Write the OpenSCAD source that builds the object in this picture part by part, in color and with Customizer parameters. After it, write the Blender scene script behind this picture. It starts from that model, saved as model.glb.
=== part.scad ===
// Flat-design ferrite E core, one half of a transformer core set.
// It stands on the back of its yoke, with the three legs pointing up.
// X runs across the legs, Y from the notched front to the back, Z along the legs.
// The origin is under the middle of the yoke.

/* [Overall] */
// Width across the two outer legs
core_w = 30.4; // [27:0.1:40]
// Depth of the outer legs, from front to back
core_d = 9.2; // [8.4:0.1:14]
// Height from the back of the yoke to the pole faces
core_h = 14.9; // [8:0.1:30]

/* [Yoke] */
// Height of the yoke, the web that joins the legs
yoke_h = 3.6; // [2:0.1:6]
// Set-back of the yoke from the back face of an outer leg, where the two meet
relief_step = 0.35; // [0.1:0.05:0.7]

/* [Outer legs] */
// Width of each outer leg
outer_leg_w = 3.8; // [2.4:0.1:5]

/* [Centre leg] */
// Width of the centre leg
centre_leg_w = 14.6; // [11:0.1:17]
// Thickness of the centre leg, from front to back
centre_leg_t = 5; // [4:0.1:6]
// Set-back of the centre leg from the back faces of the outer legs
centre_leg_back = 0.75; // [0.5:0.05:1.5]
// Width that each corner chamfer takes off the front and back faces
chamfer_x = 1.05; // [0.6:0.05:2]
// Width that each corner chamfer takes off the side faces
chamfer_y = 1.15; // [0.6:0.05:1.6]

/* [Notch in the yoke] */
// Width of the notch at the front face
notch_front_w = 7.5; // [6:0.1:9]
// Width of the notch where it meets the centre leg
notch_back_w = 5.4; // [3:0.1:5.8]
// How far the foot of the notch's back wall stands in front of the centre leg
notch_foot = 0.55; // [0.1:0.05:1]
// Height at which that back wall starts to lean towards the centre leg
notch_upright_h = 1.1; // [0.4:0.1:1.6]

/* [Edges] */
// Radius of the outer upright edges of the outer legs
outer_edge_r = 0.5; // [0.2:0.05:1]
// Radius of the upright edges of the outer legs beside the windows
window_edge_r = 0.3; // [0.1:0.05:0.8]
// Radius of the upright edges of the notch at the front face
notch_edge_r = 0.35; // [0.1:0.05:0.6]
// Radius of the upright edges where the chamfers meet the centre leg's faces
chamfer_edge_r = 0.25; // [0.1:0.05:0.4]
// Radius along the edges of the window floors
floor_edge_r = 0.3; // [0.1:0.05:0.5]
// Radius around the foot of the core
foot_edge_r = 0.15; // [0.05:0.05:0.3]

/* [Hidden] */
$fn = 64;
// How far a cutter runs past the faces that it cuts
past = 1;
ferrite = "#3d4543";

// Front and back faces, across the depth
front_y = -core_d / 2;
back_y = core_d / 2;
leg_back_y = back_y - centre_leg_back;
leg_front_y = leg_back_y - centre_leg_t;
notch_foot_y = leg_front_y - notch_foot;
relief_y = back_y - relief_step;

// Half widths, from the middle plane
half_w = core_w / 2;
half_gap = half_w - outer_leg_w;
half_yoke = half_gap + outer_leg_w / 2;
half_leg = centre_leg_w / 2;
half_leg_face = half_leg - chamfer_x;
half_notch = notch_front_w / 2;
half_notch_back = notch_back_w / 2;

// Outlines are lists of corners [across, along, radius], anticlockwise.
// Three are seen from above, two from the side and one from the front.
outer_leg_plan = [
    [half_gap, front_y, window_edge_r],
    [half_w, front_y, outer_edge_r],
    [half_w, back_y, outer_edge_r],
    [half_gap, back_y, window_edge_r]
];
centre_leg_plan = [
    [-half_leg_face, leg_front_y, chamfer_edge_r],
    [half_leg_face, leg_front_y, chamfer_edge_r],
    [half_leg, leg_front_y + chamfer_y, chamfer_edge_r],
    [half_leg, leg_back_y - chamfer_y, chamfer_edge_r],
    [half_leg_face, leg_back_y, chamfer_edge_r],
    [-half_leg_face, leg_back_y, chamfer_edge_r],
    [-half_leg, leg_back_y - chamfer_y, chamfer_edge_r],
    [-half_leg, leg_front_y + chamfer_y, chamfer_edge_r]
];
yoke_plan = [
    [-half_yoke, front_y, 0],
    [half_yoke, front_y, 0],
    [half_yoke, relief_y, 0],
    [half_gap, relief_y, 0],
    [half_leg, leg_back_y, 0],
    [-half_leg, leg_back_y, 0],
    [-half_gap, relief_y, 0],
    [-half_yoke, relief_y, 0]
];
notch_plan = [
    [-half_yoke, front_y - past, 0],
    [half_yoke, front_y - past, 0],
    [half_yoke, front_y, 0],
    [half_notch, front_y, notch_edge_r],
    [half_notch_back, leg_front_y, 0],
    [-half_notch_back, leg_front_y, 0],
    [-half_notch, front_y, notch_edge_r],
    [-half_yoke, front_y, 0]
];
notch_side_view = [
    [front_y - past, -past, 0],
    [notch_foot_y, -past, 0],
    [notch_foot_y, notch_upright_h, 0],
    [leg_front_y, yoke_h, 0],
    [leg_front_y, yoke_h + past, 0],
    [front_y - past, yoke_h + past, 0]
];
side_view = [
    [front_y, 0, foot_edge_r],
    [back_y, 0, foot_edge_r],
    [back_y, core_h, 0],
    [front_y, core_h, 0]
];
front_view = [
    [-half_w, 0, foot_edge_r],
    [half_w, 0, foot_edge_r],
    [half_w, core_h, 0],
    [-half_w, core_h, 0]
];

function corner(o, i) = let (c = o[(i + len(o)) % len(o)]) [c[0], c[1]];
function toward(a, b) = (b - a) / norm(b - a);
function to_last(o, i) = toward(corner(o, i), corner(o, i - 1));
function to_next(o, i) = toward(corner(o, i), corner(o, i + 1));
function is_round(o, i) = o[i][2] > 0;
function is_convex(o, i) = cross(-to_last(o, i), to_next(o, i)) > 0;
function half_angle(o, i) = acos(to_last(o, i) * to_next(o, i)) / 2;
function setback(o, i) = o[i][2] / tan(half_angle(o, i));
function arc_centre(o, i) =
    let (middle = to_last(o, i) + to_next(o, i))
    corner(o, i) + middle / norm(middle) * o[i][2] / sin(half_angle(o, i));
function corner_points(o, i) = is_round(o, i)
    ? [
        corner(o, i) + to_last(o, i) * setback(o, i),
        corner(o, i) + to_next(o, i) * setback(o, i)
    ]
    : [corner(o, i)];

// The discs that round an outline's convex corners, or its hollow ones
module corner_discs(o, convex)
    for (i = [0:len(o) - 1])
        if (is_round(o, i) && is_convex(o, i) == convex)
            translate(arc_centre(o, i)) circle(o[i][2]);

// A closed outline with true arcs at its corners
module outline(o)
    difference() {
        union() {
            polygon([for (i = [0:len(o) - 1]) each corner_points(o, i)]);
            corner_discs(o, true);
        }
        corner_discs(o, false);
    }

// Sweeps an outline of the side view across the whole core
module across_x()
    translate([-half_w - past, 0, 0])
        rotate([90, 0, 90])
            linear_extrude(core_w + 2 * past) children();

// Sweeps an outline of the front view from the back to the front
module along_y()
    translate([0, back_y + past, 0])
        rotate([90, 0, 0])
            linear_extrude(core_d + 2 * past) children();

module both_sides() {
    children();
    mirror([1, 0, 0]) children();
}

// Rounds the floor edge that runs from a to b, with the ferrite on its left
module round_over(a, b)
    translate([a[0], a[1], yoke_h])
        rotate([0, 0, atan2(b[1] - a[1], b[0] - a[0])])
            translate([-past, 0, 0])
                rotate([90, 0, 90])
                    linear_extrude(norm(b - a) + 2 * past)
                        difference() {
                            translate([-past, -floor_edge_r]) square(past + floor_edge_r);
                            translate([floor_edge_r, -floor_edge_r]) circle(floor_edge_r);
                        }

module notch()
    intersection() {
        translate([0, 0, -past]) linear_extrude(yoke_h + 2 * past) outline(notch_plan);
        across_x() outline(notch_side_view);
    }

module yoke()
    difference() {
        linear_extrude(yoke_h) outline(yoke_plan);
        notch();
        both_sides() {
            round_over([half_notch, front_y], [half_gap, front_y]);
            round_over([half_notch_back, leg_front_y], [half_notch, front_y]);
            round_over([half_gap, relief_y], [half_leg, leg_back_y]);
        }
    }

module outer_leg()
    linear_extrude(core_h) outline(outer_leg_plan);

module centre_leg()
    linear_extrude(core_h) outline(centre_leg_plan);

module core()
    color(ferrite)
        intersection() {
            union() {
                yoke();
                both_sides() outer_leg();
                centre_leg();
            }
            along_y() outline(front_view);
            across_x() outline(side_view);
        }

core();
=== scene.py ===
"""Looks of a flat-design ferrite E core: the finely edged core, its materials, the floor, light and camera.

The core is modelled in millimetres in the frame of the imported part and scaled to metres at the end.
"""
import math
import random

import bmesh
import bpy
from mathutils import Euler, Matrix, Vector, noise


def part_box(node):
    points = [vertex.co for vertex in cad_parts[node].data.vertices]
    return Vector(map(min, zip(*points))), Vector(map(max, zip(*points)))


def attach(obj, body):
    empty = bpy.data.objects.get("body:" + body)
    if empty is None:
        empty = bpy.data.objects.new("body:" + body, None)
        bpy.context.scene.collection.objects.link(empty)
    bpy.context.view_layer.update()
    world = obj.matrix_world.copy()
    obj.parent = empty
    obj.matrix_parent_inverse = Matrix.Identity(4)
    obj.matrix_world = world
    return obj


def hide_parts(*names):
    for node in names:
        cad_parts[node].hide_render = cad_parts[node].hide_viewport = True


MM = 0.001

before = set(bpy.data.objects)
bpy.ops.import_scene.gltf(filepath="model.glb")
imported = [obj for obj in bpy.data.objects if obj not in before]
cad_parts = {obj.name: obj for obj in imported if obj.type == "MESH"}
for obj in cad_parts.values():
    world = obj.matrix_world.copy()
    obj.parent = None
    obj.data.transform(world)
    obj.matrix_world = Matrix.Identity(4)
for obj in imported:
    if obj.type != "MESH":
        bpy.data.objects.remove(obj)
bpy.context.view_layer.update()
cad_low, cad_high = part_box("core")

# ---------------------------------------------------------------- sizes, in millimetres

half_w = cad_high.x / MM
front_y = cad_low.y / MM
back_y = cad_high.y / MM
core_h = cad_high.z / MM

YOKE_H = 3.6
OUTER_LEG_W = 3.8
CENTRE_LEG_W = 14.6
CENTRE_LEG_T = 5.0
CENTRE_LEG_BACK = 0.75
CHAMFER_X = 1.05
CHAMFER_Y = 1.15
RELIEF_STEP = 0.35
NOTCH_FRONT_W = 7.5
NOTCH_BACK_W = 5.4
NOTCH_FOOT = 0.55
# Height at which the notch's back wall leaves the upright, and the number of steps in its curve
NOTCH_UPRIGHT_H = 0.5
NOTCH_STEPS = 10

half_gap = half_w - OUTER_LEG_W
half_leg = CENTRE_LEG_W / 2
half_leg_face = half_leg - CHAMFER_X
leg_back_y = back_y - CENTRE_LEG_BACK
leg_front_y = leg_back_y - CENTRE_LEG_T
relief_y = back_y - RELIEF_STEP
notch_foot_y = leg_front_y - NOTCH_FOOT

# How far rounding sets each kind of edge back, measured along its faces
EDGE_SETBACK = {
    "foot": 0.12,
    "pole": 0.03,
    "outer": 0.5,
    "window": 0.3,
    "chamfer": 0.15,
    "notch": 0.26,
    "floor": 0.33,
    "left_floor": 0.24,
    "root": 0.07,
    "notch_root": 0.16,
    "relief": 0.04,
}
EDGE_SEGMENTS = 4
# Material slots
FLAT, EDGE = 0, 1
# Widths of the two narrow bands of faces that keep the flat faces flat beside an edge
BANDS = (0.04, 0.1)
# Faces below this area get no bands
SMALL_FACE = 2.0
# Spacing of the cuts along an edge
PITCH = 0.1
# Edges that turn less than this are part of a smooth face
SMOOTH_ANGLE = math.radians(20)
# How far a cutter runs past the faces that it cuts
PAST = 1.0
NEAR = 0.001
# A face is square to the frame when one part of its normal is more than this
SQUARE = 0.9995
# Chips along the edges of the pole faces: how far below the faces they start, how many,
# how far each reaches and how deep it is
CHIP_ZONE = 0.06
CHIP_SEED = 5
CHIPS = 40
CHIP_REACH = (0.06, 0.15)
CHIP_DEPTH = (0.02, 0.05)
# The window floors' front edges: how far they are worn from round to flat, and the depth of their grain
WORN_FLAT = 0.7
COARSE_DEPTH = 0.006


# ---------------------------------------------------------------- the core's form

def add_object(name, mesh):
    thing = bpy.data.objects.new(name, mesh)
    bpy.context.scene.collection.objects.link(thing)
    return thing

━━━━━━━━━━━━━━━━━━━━

#### EXERCISE DETAILS
Only the lines from the one with "module core()" to the one with "obj.matrix_parent_inverse = Matrix.Identity(4)" are wanted; extract them exactly, both ends included.

#### SOLUTION TO THE EXERCISE
module core()
    color(ferrite)
        intersection() {
            union() {
                yoke();
                both_sides() outer_leg();
                centre_leg();
            }
            along_y() outline(front_view);
            across_x() outline(side_view);
        }

core();
=== scene.py ===
"""Looks of a flat-design ferrite E core: the finely edged core, its materials, the floor, light and camera.

The core is modelled in millimetres in the frame of the imported part and scaled to metres at the end.
"""
import math
import random

import bmesh
import bpy
from mathutils import Euler, Matrix, Vector, noise


def part_box(node):
    points = [vertex.co for vertex in cad_parts[node].data.vertices]
    return Vector(map(min, zip(*points))), Vector(map(max, zip(*points)))


def attach(obj, body):
    empty = bpy.data.objects.get("body:" + body)
    if empty is None:
        empty = bpy.data.objects.new("body:" + body, None)
        bpy.context.scene.collection.objects.link(empty)
    bpy.context.view_layer.update()
    world = obj.matrix_world.copy()
    obj.parent = empty
    obj.matrix_parent_inverse = Matrix.Identity(4)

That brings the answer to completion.